**WORK TO BE COMPLETED:** All of the data needs to be repeated exactly.

**INFORMATION SUPPLIED:**
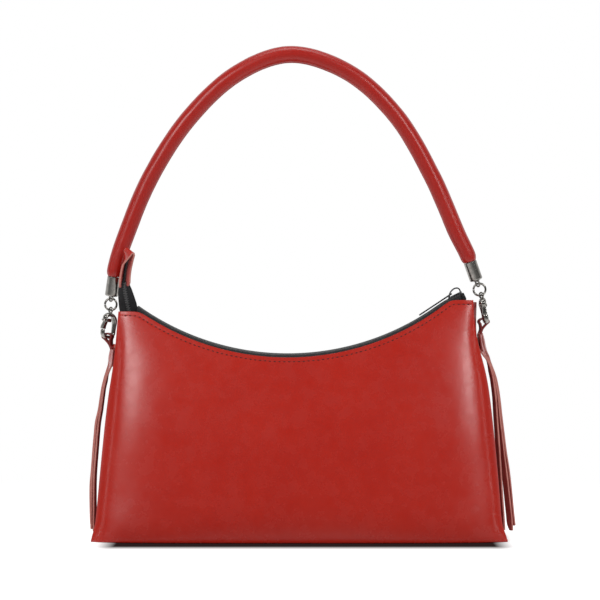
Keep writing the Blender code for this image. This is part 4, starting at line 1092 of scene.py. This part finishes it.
# the zip's tail: tape, the end of the coil on it, and a folded leather tab
tail = {
    "wide": 0.010, "thick": 0.0012, "high": 0.0405, "tabWide": 0.011, "tabLeather": 0.0013,
    "curve": [(-0.101, -0.485), (-0.133, -0.238), (-0.170, -0.026), (-0.2146, 0.2457), (-0.222, 0.4037),
              (-0.205, 0.589), (-0.165, 0.774), (-0.121, 0.927)],
    # how far it stands forward, its turn and its half width, by share of its length
    "forward": 0.0145, "lean": 0.9, "turns": [(0.0, 84), (0.56, 82), (0.70, -12), (1.0, -12)],
    "halves": [(0.0, 0.0066), (0.32, 0.0066), (0.42, 0.0059), (0.515, 0.0051), (0.60, 0.0036), (0.65, 0.0014),
               (1.0, 0.0012)],
    "tapeTop": 0.93, "coils": 28, "coilFrom": 0.20, "coilSpan": 0.42, "coilSlant": 16,
    "tabTurn": 38, "splay": 0.0018, "tabFirst": 0.575, "tabMouth": 0.0092, "foldShare": 0.485, "seamAt": 0.64,
}
tailRoot = jointAt["zip_tail_bend"]
tailKnots = [tailRoot + Vector((a * tail["high"], -tail["forward"] * max(b, 0) ** tail["lean"],
                                b * tail["high"])) for a, b in tail["curve"]]
tailSteps = 90
tailLine = smoothPath(tailKnots, tailSteps)


def between(table, at):
    # reads a table of places and values with straight lines between them
    for (a, low), (b, high) in zip(table, table[1:]):
        if at <= b:
            return low + (high - low) * max(0, (at - a) / (b - a))
    return table[-1][1]


def tailSpot(share, aside, off, turned=None):
    # share goes along the tail, aside across it and off away from its face
    exact = unit(share) * tailSteps
    k = min(int(exact), tailSteps - 1)
    here = tailLine[k].lerp(tailLine[k + 1], exact - k)
    tangent = (tailLine[min(k + 2, tailSteps)] - tailLine[max(k - 1, 0)]).normalized()
    turn = math.radians(between(tail["turns"], share) if turned is None else turned)
    side = Vector((-math.sin(turn), -math.cos(turn), 0))
    side = (side - tangent * side.dot(tangent)).normalized()
    return here + side * aside + tangent.cross(side) * off, tangent, side


def tapePoint(u, v):
    # the tape comes up out of the bag, wider below than in the tab
    share = (v + 1) / 2 * tail["tapeTop"]
    return tailSpot(share, u * between(tail["halves"], share), tail["thick"] / 2)[0]


middle = tailSpot(0.5, 0, tail["thick"] / 2)[0] - tailSpot(0.5, 0, 0)[0]
item = clothSheet("zipTailTape", 16, 70, tapePoint, (tail["wide"], 0.044), tail["thick"],
                  lambda point: middle, bevel=0.0003)
complete(item, "", [zipWeave], ["zip_tail_tape"])
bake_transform(item)

rodLine = [Vector((0, -0.0014, 0)), Vector((0.0002, -0.0010, 0.0005)), Vector((0, 0, 0.0006)),
           Vector((-0.0002, 0.0010, 0.0005)), Vector((0, 0.0014, 0))]
item = roundBar("zipTailCoil", rodLine, [0.0003, 0.00034, 0.0004, 0.00034, 0.0003], sides=6)
places = []
for k in range(tail["coils"]):
    share = tail["coilFrom"] + tail["coilSpan"] * k / (tail["coils"] - 1)
    spot, tangent, side = tailSpot(share, 0, tail["thick"] / 2)
    along = Matrix((tangent, side, tangent.cross(side))).transposed().to_4x4()
    slant = tail["coilSlant"] if k % 2 else -tail["coilSlant"]
    places.append(Matrix.Translation(spot) @ along @ turnedBy(slant, "Z"))
copies(item, places)
complete(item, "zip_tail", [wornNylon], angle=50)

tabFirst = tail["tabFirst"]
tabStand = tail["thick"] / 2 + gap + tail["tabLeather"]


def tabPoint(u, v):
    # up one side, over the top and down the other, a little open at the mouth
    half = tail["foldShare"]
    if v < -1 + 2 * half:
        share, off = tabFirst + (1 - tabFirst) * (v + 1) / (2 * half), 1
    elif v > 1 - 2 * half:
        share, off = tabFirst + (1 - tabFirst) * (1 - v) / (2 * half), -1
    else:
        share, off = 1.0, -v / (1 - 2 * half)
    low = 1 - (share - tabFirst) / (1 - tabFirst)
    flare = tail["splay"] * low * (1 + u) / 2 if off < 0 else 0
    point = 1 - 0.45 * max(0, 1 - (1 - low) / 0.16) ** 2
    spot, tangent, side = tailSpot(share, u * point * tail["tabMouth"] / 2, (tabStand + flare) * off,
                                   -tail["tabTurn"] * (1 - (1 - off) / 2 * min(1, low * 3)))
    if share >= 0.999:
        spot += tangent * tabStand * math.sqrt(max(0, 1 - off * off))
    return spot


tabMiddle = tailSpot(0.75, 0, 0)[0]
item = leatherSheet("zipTailTab", 14, 120, tabPoint, (tail["tabWide"], 0.05), tail["tabLeather"],
                    lambda point: point - tabMiddle, bevel=0.00025)
complete(item, "zip_tail", [redLeather, suedeSide, rawEdge], ["zip_tail_tab"])
points, normals = [], []
for k in range(30):
    spot, tangent, side = tailSpot(tail["seamAt"], (k / 29 - 0.5) * 0.0068, tabStand, -tail["tabTurn"])
    points.append(spot)
    normals.append(tangent.cross(side))
stitchLine("tabStitches", points, normals, "zip_tail", pitch=0.0026, long=0.0019,
           margin=0.0006)
print("zip tail ready")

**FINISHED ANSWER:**
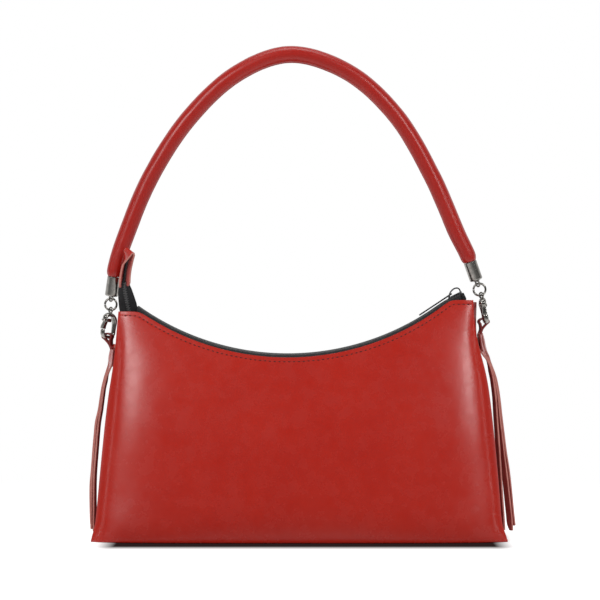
Keep writing the Blender code for this image. This is part 4, starting at line 1092 of scene.py. This part finishes it.
# the zip's tail: tape, the end of the coil on it, and a folded leather tab
tail = {
    "wide": 0.010, "thick": 0.0012, "high": 0.0405, "tabWide": 0.011, "tabLeather": 0.0013,
    "curve": [(-0.101, -0.485), (-0.133, -0.238), (-0.170, -0.026), (-0.2146, 0.2457), (-0.222, 0.4037),
              (-0.205, 0.589), (-0.165, 0.774), (-0.121, 0.927)],
    # how far it stands forward, its turn and its half width, by share of its length
    "forward": 0.0145, "lean": 0.9, "turns": [(0.0, 84), (0.56, 82), (0.70, -12), (1.0, -12)],
    "halves": [(0.0, 0.0066), (0.32, 0.0066), (0.42, 0.0059), (0.515, 0.0051), (0.60, 0.0036), (0.65, 0.0014),
               (1.0, 0.0012)],
    "tapeTop": 0.93, "coils": 28, "coilFrom": 0.20, "coilSpan": 0.42, "coilSlant": 16,
    "tabTurn": 38, "splay": 0.0018, "tabFirst": 0.575, "tabMouth": 0.0092, "foldShare": 0.485, "seamAt": 0.64,
}
tailRoot = jointAt["zip_tail_bend"]
tailKnots = [tailRoot + Vector((a * tail["high"], -tail["forward"] * max(b, 0) ** tail["lean"],
                                b * tail["high"])) for a, b in tail["curve"]]
tailSteps = 90
tailLine = smoothPath(tailKnots, tailSteps)


def between(table, at):
    # reads a table of places and values with straight lines between them
    for (a, low), (b, high) in zip(table, table[1:]):
        if at <= b:
            return low + (high - low) * max(0, (at - a) / (b - a))
    return table[-1][1]


def tailSpot(share, aside, off, turned=None):
    # share goes along the tail, aside across it and off away from its face
    exact = unit(share) * tailSteps
    k = min(int(exact), tailSteps - 1)
    here = tailLine[k].lerp(tailLine[k + 1], exact - k)
    tangent = (tailLine[min(k + 2, tailSteps)] - tailLine[max(k - 1, 0)]).normalized()
    turn = math.radians(between(tail["turns"], share) if turned is None else turned)
    side = Vector((-math.sin(turn), -math.cos(turn), 0))
    side = (side - tangent * side.dot(tangent)).normalized()
    return here + side * aside + tangent.cross(side) * off, tangent, side


def tapePoint(u, v):
    # the tape comes up out of the bag, wider below than in the tab
    share = (v + 1) / 2 * tail["tapeTop"]
    return tailSpot(share, u * between(tail["halves"], share), tail["thick"] / 2)[0]


middle = tailSpot(0.5, 0, tail["thick"] / 2)[0] - tailSpot(0.5, 0, 0)[0]
item = clothSheet("zipTailTape", 16, 70, tapePoint, (tail["wide"], 0.044), tail["thick"],
                  lambda point: middle, bevel=0.0003)
complete(item, "", [zipWeave], ["zip_tail_tape"])
bake_transform(item)

rodLine = [Vector((0, -0.0014, 0)), Vector((0.0002, -0.0010, 0.0005)), Vector((0, 0, 0.0006)),
           Vector((-0.0002, 0.0010, 0.0005)), Vector((0, 0.0014, 0))]
item = roundBar("zipTailCoil", rodLine, [0.0003, 0.00034, 0.0004, 0.00034, 0.0003], sides=6)
places = []
for k in range(tail["coils"]):
    share = tail["coilFrom"] + tail["coilSpan"] * k / (tail["coils"] - 1)
    spot, tangent, side = tailSpot(share, 0, tail["thick"] / 2)
    along = Matrix((tangent, side, tangent.cross(side))).transposed().to_4x4()
    slant = tail["coilSlant"] if k % 2 else -tail["coilSlant"]
    places.append(Matrix.Translation(spot) @ along @ turnedBy(slant, "Z"))
copies(item, places)
complete(item, "zip_tail", [wornNylon], angle=50)

tabFirst = tail["tabFirst"]
tabStand = tail["thick"] / 2 + gap + tail["tabLeather"]


def tabPoint(u, v):
    # up one side, over the top and down the other, a little open at the mouth
    half = tail["foldShare"]
    if v < -1 + 2 * half:
        share, off = tabFirst + (1 - tabFirst) * (v + 1) / (2 * half), 1
    elif v > 1 - 2 * half:
        share, off = tabFirst + (1 - tabFirst) * (1 - v) / (2 * half), -1
    else:
        share, off = 1.0, -v / (1 - 2 * half)
    low = 1 - (share - tabFirst) / (1 - tabFirst)
    flare = tail["splay"] * low * (1 + u) / 2 if off < 0 else 0
    point = 1 - 0.45 * max(0, 1 - (1 - low) / 0.16) ** 2
    spot, tangent, side = tailSpot(share, u * point * tail["tabMouth"] / 2, (tabStand + flare) * off,
                                   -tail["tabTurn"] * (1 - (1 - off) / 2 * min(1, low * 3)))
    if share >= 0.999:
        spot += tangent * tabStand * math.sqrt(max(0, 1 - off * off))
    return spot


tabMiddle = tailSpot(0.75, 0, 0)[0]
item = leatherSheet("zipTailTab", 14, 120, tabPoint, (tail["tabWide"], 0.05), tail["tabLeather"],
                    lambda point: point - tabMiddle, bevel=0.00025)
complete(item, "zip_tail", [redLeather, suedeSide, rawEdge], ["zip_tail_tab"])
points, normals = [], []
for k in range(30):
    spot, tangent, side = tailSpot(tail["seamAt"], (k / 29 - 0.5) * 0.0068, tabStand, -tail["tabTurn"])
    points.append(spot)
    normals.append(tangent.cross(side))
stitchLine("tabStitches", points, normals, "zip_tail", pitch=0.0026, long=0.0019,
           margin=0.0006)
print("zip tail ready")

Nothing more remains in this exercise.